Influence of lighting color temperature on teacher self-efficacy in early childhood education
摘要
This study investigates how lighting correlated color temperature (CCT) influences early childhood educators’ task-specific self-efficacy, cognitive load, and emotional experience within classroom-like environments. Grounded in the stimulus–organism–response (S–O–R) framework, the research employed a two-phase design. Phase I involved a needs assessment survey (n = 19) to identify educators’ priorities in classroom design, which highlighted the importance of daylight and lighting conditions. Phase II used a within-subjects experimental design (n = 30) with immersive virtual reality classrooms that were identical in all respects except lighting CCT (3000 K warm vs. 4100 K cool). Participants completed standardized early childhood teaching tasks under both lighting conditions, while task-anchored measures captured cognitive load (modified NASA-TLX), emotional and personal experience, teaching confidence and classroom management, overall satisfaction, and willingness to spend more time in the environment.
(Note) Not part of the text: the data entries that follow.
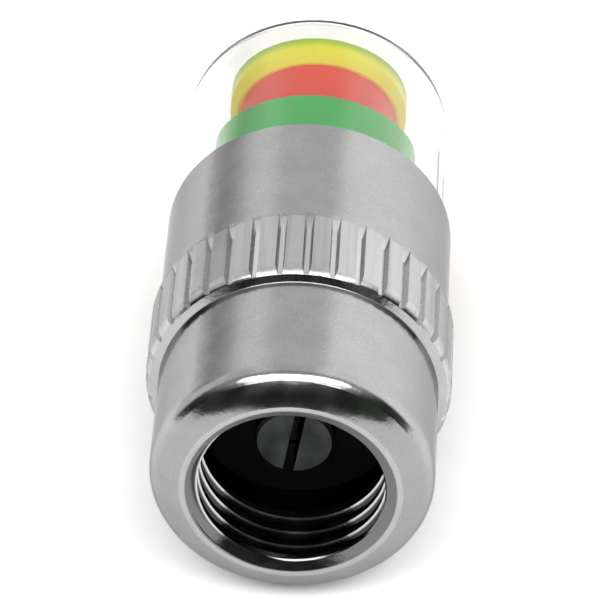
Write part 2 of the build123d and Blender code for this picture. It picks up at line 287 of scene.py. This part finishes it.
def mouth_colour(tree, colour, along, radius):
    """Painted shade on the lip's face, left off the edge round the mouth so that it stays bright,
    painted shade in the bore, and painted highlights on the thread's crests over painted shade in
    its grooves.
    """
    # painted shade on the lip's face, heaviest on the face and gone where its rounding ends, but not
    # on the edge round the mouth
    lip_shade_amount = step(tree, along, FACE_END, LIP_ROUND_END, low=0.42, high=0.0)
    outside_edge = step(tree, radius, MOUTH_EDGE, MOUTH_EDGE + 0.08 * MM)
    colour = mix_colour(tree, product(tree, lip_shade_amount, outside_edge), colour, LIP_PAINTED_SHADE)

    # painted shade in the bore, heaviest at its countersink
    in_bore = step(tree, radius, BORE_RADIUS, BORE_RADIUS + 0.06 * MM, low=1.0, high=0.0)
    bore_shade_amount = step(tree, along, 0.2 * MM, 0.5 * MM, low=0.85, high=0.66)
    colour = mix_colour(tree, product(tree, in_bore, bore_shade_amount), colour, BORE_PAINTED_SHADE)

    # painted highlights on the thread's crests, and painted shade in its grooves
    off_crest = THREAD_CREST + 0.03 * MM
    on_crest = step(tree, radius, off_crest, off_crest + 0.07 * MM, low=1.0, high=0.0)
    thread = mix_colour(tree, on_crest, THREAD_PAINTED_SHADE, CREST_PAINTED_HIGHLIGHT)
    past_start = step(tree, along, THREAD_LOW, THREAD_LOW + 0.08 * MM)
    return mix_colour(tree, product(tree, past_start, in_bore), colour, thread)


def satin_chrome():
    """Plated metal with soft mottling and faint turning marks, rougher and worn on the knurl."""
    material, tree, shader = new_material("satin_chrome")
    coords = object_coords(tree)
    along, radius = axis_and_radius(tree, coords)
    mottle = noise(tree, coords, scale=900, detail=4.0)
    grain = noise(tree, coords, scale=7000)
    turning = noise(tree, coords, scale=60, stretch=(1, 160, 1))
    in_knurl = window(tree, along, KNURL_LOW, KNURL_HIGH, soft=0.05 * MM)

    colour = plated_colour(tree, coords, mottle, grain)
    colour = knurl_colour(tree, colour, coords, radius, in_knurl)
    colour = mouth_colour(tree, colour, along, radius)
    tree.links.new(colour, shader.inputs["Base Color"])

    mottled = step(tree, mottle, 0.25, 0.75, low=0.08, high=0.17)
    grainy = product(tree, grain, 0.05)
    worn = product(tree, in_knurl, 0.12)
    tree.links.new(total(tree, mottled, grainy, worn), shader.inputs["Roughness"])
    shader.inputs["Metallic"].default_value = 1.0
    shader.inputs["Specular Tint"].default_value = GRAZING_TINT
    marks = [
        (mottle, 0.25, 0.012 * MM),
        (turning, 0.18, 0.004 * MM),
        (grain, 0.60, 0.005 * MM),
    ]
    bump(tree, marks, shader)
    return material


def turned_metal(name, bright, dark, roughness, black_from=None):
    """Metal off a lathe, with rings of tool marks, turning black from a given distance along the
    axis where one is given.
    """
    material, tree, shader = new_material(name)
    coords = object_coords(tree)
    along, radius = axis_and_radius(tree, coords)
    rings = ring_noise(tree, radius, scale=14000, detail=2.0)
    stain = noise(tree, coords, scale=700, detail=4.0)
    colour = mix_colour(tree, step(tree, stain, 0.3, 0.7), dark, bright)
    if black_from is not None:
        blackened = step(tree, along, black_from, black_from + 0.2 * MM)
        colour = mix_colour(tree, blackened, colour, DEEP_BLACK)
    tree.links.new(colour, shader.inputs["Base Color"])
    stained = step(tree, stain, 0.3, 0.7, low=roughness * 1.3, high=roughness * 0.8)
    tree.links.new(stained, shader.inputs["Roughness"])
    shader.inputs["Metallic"].default_value = 1.0
    bump(tree, [(rings, 0.35, 0.004 * MM)], shader)
    return material


def rubber():
    """Black nitrile with a fine moulded grain and a little bloom."""
    material, tree, shader = new_material("black_rubber")
    coords = object_coords(tree)
    grain = noise(tree, coords, scale=9000)
    bloom = noise(tree, coords, scale=500, detail=4.0)
    colour = mix_colour(tree, step(tree, bloom, 0.4, 0.8), RUBBER_BLACK, RUBBER_BLOOM)
    tree.links.new(colour, shader.inputs["Base Color"])
    tree.links.new(step(tree, grain, 0.3, 0.7, low=0.55, high=0.8), shader.inputs["Roughness"])
    shader.inputs["Specular IOR Level"].default_value = 0.12
    bump(tree, [(grain, 0.3, 0.006 * MM)], shader)
    return material


def yellow_shading(tree, colour, coords):
    """The yellow band's warmer foot, and a darker greenish painted shade round the rim at its top.
    """
    along, radius = axis_and_radius(tree, coords)
    above_foot = step(tree, along, YELLOW_FOOT, YELLOW_FOOT + 0.25 * MM)
    colour = mix_colour(tree, above_foot, YELLOW_FOOT_COLOUR, colour)
    # painted shade: the outer rim at the top goes darker and greener
    near_top = step(tree, along, RIM_LOW, RIM_HIGH)
    outermost = step(tree, radius, RIM_RADIUS - 0.1 * MM, RIM_RADIUS)
    return mix_colour(tree, product(tree, near_top, outermost), colour, YELLOW_RIM_PAINTED_SHADE)


def moulded_plastic(name, light, deep, shading=None):
    """Moulded plastic with a little flow marking, and a piece's own shading where given."""
    material, tree, shader = new_material(name)
    coords = object_coords(tree)
    flow = noise(tree, coords, scale=450, stretch=(1, 0.35, 1))
    grain = noise(tree, coords, scale=6000, detail=2.0)
    colour = mix_colour(tree, step(tree, flow, 0.3, 0.7), deep, light)
    if shading is not None:
        colour = shading(tree, colour, coords)
    tree.links.new(colour, shader.inputs["Base Color"])
    tree.links.new(step(tree, grain, 0.3, 0.7, low=0.32, high=0.42), shader.inputs["Roughness"])
    shader.inputs["Specular IOR Level"].default_value = 0.25
    bump(tree, [(grain, 0.15, 0.003 * MM)], shader)
    return material


def clear_plastic():
    """Polished clear plastic with hairline wear."""
    material, tree, shader = new_material("clear_plastic")
    coords = object_coords(tree)
    wear = noise(tree, coords, scale=1500, detail=5.0, stretch=(1, 0.2, 1))
    haze = noise(tree, coords, scale=300)
    tint = mix_colour(tree, step(tree, haze, 0.3, 0.7), DOME_TINT, DOME_CLEAR)
    tree.links.new(tint, shader.inputs["Base Color"])
    tree.links.new(step(tree, wear, 0.5, 0.8, high=0.05), shader.inputs["Roughness"])
    shader.inputs["Transmission Weight"].default_value = 1.0
    shader.inputs["IOR"].default_value = 1.42
    shader.inputs["Specular IOR Level"].default_value = 0.1
    return material


def paper():
    """White matt sheet, with faint fibre."""
    material, tree, shader = new_material("floor_paper")
    fibre = noise(tree, object_coords(tree), scale=900)
    tree.links.new(mix_colour(tree, fibre, PAPER_SHADE, PAPER_LIGHT), shader.inputs["Base Color"])
    shader.inputs["Roughness"].default_value = 0.9
    shader.inputs["Specular IOR Level"].default_value = 0.1
    return material


def dress_nodes():
    """Gives every CAD node its material."""
    pin_metal = turned_metal(
        "pin_metal",
        bright=(0.050, 0.052, 0.052),
        dark=(0.032, 0.034, 0.034),
        roughness=0.42,
        black_from=PIN_BLACK_FROM,
    )
    brass = turned_metal(
        "brass",
        bright=(0.80, 0.62, 0.32),
        dark=(0.68, 0.50, 0.24),
        roughness=0.28,
    )
    spring_steel = turned_metal(
        "spring_steel",
        bright=(0.62, 0.62, 0.63),
        dark=(0.50, 0.50, 0.52),
        roughness=0.26,
    )
    yellow = moulded_plastic(
        "yellow_plastic",
        light=(1.0, 0.97, 0.0),
        deep=(1.0, 0.92, 0.0),
        shading=yellow_shading,
    )
    red = moulded_plastic("red_plastic", light=(0.95, 0.055, 0.02), deep=(0.90, 0.04, 0.015))
    green = moulded_plastic("green_plastic", light=(0.045, 0.58, 0.10), deep=(0.035, 0.51, 0.08))
    dress(satin_chrome(), "body")
    dress(rubber(), "stem_gasket", "cylinder_seal", "dome_seal", "piston_ring")
    dress(pin_metal, "core_pin", "pin_washer")
    dress(brass, "pin_plate", "pressure_cylinder", "lock_ring", "piston")
    dress(spring_steel, "spring", "spring_guide", "spring_shim", "rod_clip")
    dress(yellow, "yellow_band")
    dress(red, "red_band")
    dress(green, "green_sleeve", "sleeve_carrier")
    dress(clear_plastic(), "dome")


# The one piece that isn't shown as its CAD node


def add_yellow_cap():
    """The yellow band, with a hair's gap over its boss so that light reaches it through the dome."""
    piece = bpy.data.objects.new("yellow_cap", nodes["yellow_band"].data.copy())
    bpy.context.scene.collection.objects.link(piece)
    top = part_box("yellow_band")[1][1]
    for vertex in piece.data.vertices:
        if vertex.co.y > top - BOSS_GAP:
            vertex.co.y -= BOSS_GAP
    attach(piece, "housing")
    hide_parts("yellow_band")


# Floor, camera and light


def add_floor():
    """A large white sheet that the cap lies on, just under its knurl."""
    half = FLOOR_HALF_SIZE
    corners = [(-half, -half, 0), (half, -half, 0), (half, half, 0), (-half, half, 0)]
    mesh = bpy.data.meshes.new("floor")
    mesh.from_pydata(corners, [], [(0, 1, 2, 3)])
    mesh.materials.append(paper())
    floor = bpy.data.objects.new("floor", mesh)
    bpy.context.scene.collection.objects.link(floor)
    floor.location = (0, 0, -AXIS_HEIGHT)


def add_camera():
    """A long lens from in front of the mouth and above it."""
    back = Vector(
        (
            math.sin(VIEW_AZIMUTH) * math.cos(VIEW_ELEVATION),
            -math.cos(VIEW_AZIMUTH) * math.cos(VIEW_ELEVATION),
            math.sin(VIEW_ELEVATION),
        )
    )
    camera = bpy.data.objects.new("camera", bpy.data.cameras.new("camera"))
    bpy.context.scene.collection.objects.link(camera)
    camera.data.lens = LENS_MM
    camera.data.sensor_width = SENSOR_MM
    camera.data.clip_start = 0.001
    camera.data.clip_end = 10
    camera.location = VIEW_TARGET + back * VIEW_DISTANCE
    camera.rotation_mode = "QUATERNION"
    camera.rotation_quaternion = (-back).to_track_quat("-Z", "Y")
    bpy.context.scene.camera = camera


def room_light(tree, side, height):
    """The pale room, with a light on each side and a dark corner low on the left."""
    room = step(tree, height, 0.3, 1.0, ROOM_LOW, ROOM_HIGH)
    left_light = product(tree, window(tree, side, -0.47, -0.27, soft=0.09), LEFT_LIGHT)
    right_light = product(tree, window(tree, side, 0.27, 1.2, soft=0.09), RIGHT_LIGHT)
    corner_across = window(tree, side, -0.80, -0.52, soft=0.10)
    corner_up = window(tree, height, 0.10, 0.42, soft=0.09)
    left_corner = product(tree, corner_across, corner_up, LEFT_CORNER)
    return total(tree, room, left_light, right_light, left_corner)


def key_light(tree, side, height):
    """A large soft oval over the camera, with a gap across it where the camera stands."""
    across = math_node(tree, "DIVIDE", side, KEY_HALF_WIDTH)
    above_middle = math_node(tree, "SUBTRACT", height, KEY_MIDDLE)
    up = math_node(tree, "DIVIDE", above_middle, KEY_HALF_HEIGHT)
    from_middle = total(tree, product(tree, across, across), product(tree, up, up))
    oval = step(tree, from_middle, 0.85, 1.15, low=1.0, high=0.0)
    gap = product(tree, window(tree, height, 0.60, 0.67, soft=0.03), GAP_DARKNESS)
    return product(tree, oval, math_node(tree, "SUBTRACT", 1.0, gap), KEY_BRIGHTNESS)


def foliage(tree, side, height):
    """A little green low on the right."""
    across = window(tree, side, 0.45, 0.80, soft=0.08)
    up = window(tree, height, 0.02, 0.30, soft=0.06)
    return product(tree, across, up)


def add_studio():
    """Light by direction: a pale room behind the cap, and in front a key light over a dark hall."""
    world = bpy.data.worlds.new("studio")
    bpy.context.scene.world = world
    world.use_nodes = True
    tree = world.node_tree
    background = tree.nodes["Background"]
    direction = tree.nodes.new("ShaderNodeTexCoord").outputs["Generated"]
    side, depth, height = split_axes(tree, direction)

    front = step(tree, depth, -0.15, 0.10, low=1.0, high=0.0)
    behind = step(tree, depth, -0.15, 0.10)
    room = product(tree, room_light(tree, side, height), behind)
    hall = product(tree, step(tree, height, 0.38, 0.68, HALL_LOW, HALL_HIGH), front)
    key = product(tree, key_light(tree, side, height), front)
    green = product(tree, foliage(tree, side, height), front)
    tint = mix_colour(tree, green, NO_TINT, FOLIAGE_TINT)
    tree.links.new(tint, background.inputs["Color"])
    tree.links.new(total(tree, room, hall, key), background.inputs["Strength"])
    bpy.context.scene.view_settings.view_transform = "Standard"


dress_nodes()
add_yellow_cap()
add_floor()
add_camera()
add_studio()
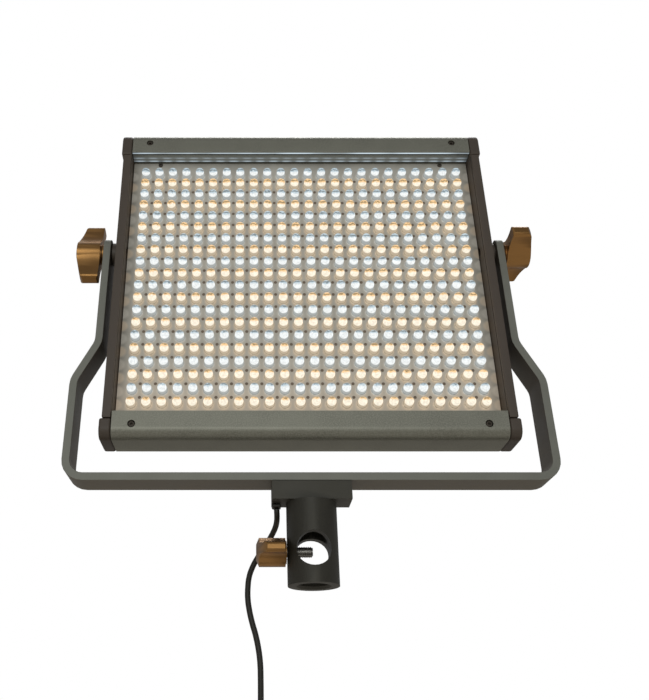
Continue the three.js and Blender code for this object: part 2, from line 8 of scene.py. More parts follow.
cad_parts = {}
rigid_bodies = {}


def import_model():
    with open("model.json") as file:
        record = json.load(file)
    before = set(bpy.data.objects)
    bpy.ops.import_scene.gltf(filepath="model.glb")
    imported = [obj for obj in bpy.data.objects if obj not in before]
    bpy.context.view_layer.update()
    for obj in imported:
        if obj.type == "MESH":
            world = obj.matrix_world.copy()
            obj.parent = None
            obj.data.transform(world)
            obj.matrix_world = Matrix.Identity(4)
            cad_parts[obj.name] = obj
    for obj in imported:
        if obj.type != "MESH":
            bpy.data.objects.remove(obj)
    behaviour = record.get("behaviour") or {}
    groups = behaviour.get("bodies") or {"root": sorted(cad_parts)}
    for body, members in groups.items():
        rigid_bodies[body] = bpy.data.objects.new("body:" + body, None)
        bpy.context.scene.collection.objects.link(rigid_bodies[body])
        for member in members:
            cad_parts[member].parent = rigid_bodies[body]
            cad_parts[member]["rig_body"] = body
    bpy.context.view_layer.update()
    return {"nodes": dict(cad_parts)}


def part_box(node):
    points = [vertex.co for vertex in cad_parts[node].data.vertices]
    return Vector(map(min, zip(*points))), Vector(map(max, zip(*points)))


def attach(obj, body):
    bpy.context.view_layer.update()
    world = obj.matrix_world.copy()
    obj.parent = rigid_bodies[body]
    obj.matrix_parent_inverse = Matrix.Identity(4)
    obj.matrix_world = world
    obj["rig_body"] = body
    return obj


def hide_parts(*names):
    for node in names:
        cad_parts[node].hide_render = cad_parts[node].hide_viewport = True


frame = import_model()
NODES = frame["nodes"]
MM = 0.001
SIDES = (("left", -1), ("right", 1))
ENDS = ("top", "bottom")


# ---------------------------------------------------------------- camera

CAMERA_PLACE = (-0.0340, -0.4476, -0.0783)
CAMERA_PITCH = math.radians(26)
CAMERA_LENS = 42.2
CAMERA_SHIFT_X = 0.1064

camera_data = bpy.data.cameras.new("camera")
camera_data.lens = CAMERA_LENS
camera_data.sensor_width = 36
camera_data.shift_x = CAMERA_SHIFT_X
camera_data.clip_start = 0.01
camera = bpy.data.objects.new("camera", camera_data)
camera.location = CAMERA_PLACE
camera.rotation_euler = (math.pi / 2 + CAMERA_PITCH, 0, 0)
bpy.context.scene.collection.objects.link(camera)
bpy.context.scene.camera = camera


# ---------------------------------------------------------------- materials

class Shader:
    """A material under construction, with its coordinates in millimetres on the piece itself."""

    def __init__(self, name):
        self.material = bpy.data.materials.new(name)
        self.material.use_nodes = True
        self.tree = self.material.node_tree
        self.tree.nodes.clear()
        self.output = self.tree.nodes.new("ShaderNodeOutputMaterial")
        coordinates = self.tree.nodes.new("ShaderNodeTexCoord")
        inputs = {0: coordinates.outputs["Object"], "Scale": 1 / MM}
        scaled = self.node("ShaderNodeVectorMath", inputs, operation="SCALE")
        self.place = scaled.outputs[0]

    def node(self, kind, inputs=None, **settings):
        made = self.tree.nodes.new(kind)
        for key, value in settings.items():
            setattr(made, key, value)
        for key, value in (inputs or {}).items():
            if isinstance(value, bpy.types.NodeSocket):
                self.tree.links.new(value, made.inputs[key])
            else:
                made.inputs[key].default_value = value
        return made

    def math(self, operation, a, b=0.0, c=0.0):
        return self.node("ShaderNodeMath", {0: a, 1: b, 2: c}, operation=operation).outputs[0]

    def noise(self, size, detail=2.0, stretch=(1, 1, 1), seed=0.0):
        """Noise from 0 to 1 whose spots are about size millimetres across, drawn out by stretch."""
        grid = tuple(1 / (size * s) for s in stretch)
        place = self.node("ShaderNodeVectorMath", {0: self.place, 1: grid}, operation="MULTIPLY").outputs[0]
        inputs = {"Vector": place, "W": seed, "Scale": 1.0, "Detail": detail}
        return self.node("ShaderNodeTexNoise", inputs, noise_dimensions="4D").outputs["Fac"]

    def span(self, value, low, high, start=0.3, end=0.7):
        """value from start to end, turned into low to high."""
        inputs = {"Value": value, "From Min": start, "From Max": end, "To Min": low, "To Max": high}
        return self.node("ShaderNodeMapRange", inputs, interpolation_type="SMOOTHSTEP").outputs[0]

    def mix(self, factor, a, b):
        return self.node("ShaderNodeMix", {0: factor, 6: a, 7: b}, data_type="RGBA").outputs[2]

    def bump(self, height, distance):
        return self.node("ShaderNodeBump", {"Height": height, "Distance": distance * MM, "Strength": 1.0}).outputs[0]

    def edges(self):
        """1 along worn outer edges, 0 elsewhere."""
        pointiness = self.node("ShaderNodeNewGeometry").outputs["Pointiness"]
        return self.span(pointiness, 0.0, 1.0, 0.52, 0.6)

    def facing(self):
        """The way the surface faces, in the object's own axes."""
        normal = self.node("ShaderNodeNewGeometry").outputs["True Normal"]
        own = self.node("ShaderNodeVectorTransform", {0: normal}, vector_type="NORMAL",
                        convert_from="WORLD", convert_to="OBJECT").outputs[0]
        return self.node("ShaderNodeSeparateXYZ", {0: own}).outputs

    def finish(self, shader):
        self.tree.links.new(shader, self.output.inputs["Surface"])
        return self.material


def rgba(color, factor=1.0):
    return tuple(c * factor for c in color) + (1.0,)


def coated(name, color, roughness, metallic=0.0, grain=0.35, bump=0.02, mottle=0.12, lines=None, wear=0.0,
           shaded_flats=None):
    """A hard surface: mottled colour, grain in its roughness and bump, and if asked for drawn lines, lighter edges
    and painted shade: a darker colour on the faces that don't look to the front or back."""
    s = Shader(name)
    cloud = s.noise(14.0, 3.0)
    fine = s.noise(grain, 2.0)
    base = s.mix(s.span(cloud, 0, 1), rgba(color, 1 - mottle), rgba(color, 1 + mottle))
    base = s.mix(s.span(fine, 0, 1), base, rgba(color, 1 + 1.5 * mottle))
    height = fine
    if lines is not None:
        drawn = s.noise(0.5, 2.0, lines)
        base = s.mix(s.math("MULTIPLY", s.span(drawn, 0, 1), 0.5), base, rgba(color, 1.25))
        height = s.math("ADD", s.math("MULTIPLY", fine, 0.4), drawn)
    if shaded_flats is not None:
        # painted shade: faces that don't look to the front or back take a darker colour
        aside_shade = s.span(s.math("ABSOLUTE", s.facing()["Y"]), 1.0, 0.0, 0.4, 0.85)
        base = s.mix(aside_shade, base, s.mix(s.span(cloud, 0, 1), rgba(shaded_flats, 1 - mottle), rgba(shaded_flats, 1 + mottle)))
    if wear:
        base = s.mix(s.math("MULTIPLY", s.edges(), wear), base, rgba(color, 2.2))
    rough = s.span(s.math("ADD", s.math("MULTIPLY", cloud, 0.5), s.math("MULTIPLY", fine, 0.5)),
                   roughness - 0.07, roughness + 0.07)
    shader = s.node("ShaderNodeBsdfPrincipled", {
        "Base Color": base, "Roughness": rough, "Metallic": metallic,
        "Normal": s.bump(height, bump)})
    return s.finish(shader.outputs[0])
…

Results showed that cool-tone lighting (4100 K) significantly reduced perceived mental demand, effort, and stress, while increasing perceived task success. Cool-tone lighting was also associated with more positive emotional experiences, higher satisfaction, greater willingness to remain in the space, and stronger task-specific self-efficacy appraisals. Correlational analyses indicated that lower cognitive load and more positive affect were systematically related to higher perceived teaching capability. Overall, the findings suggest that lighting CCT is a salient environmental variable shaping educators’ immediate workload, affective state, and perceived instructional competence, highlighting the potential of evidence-based lighting design to support teacher experience in early childhood educational settings.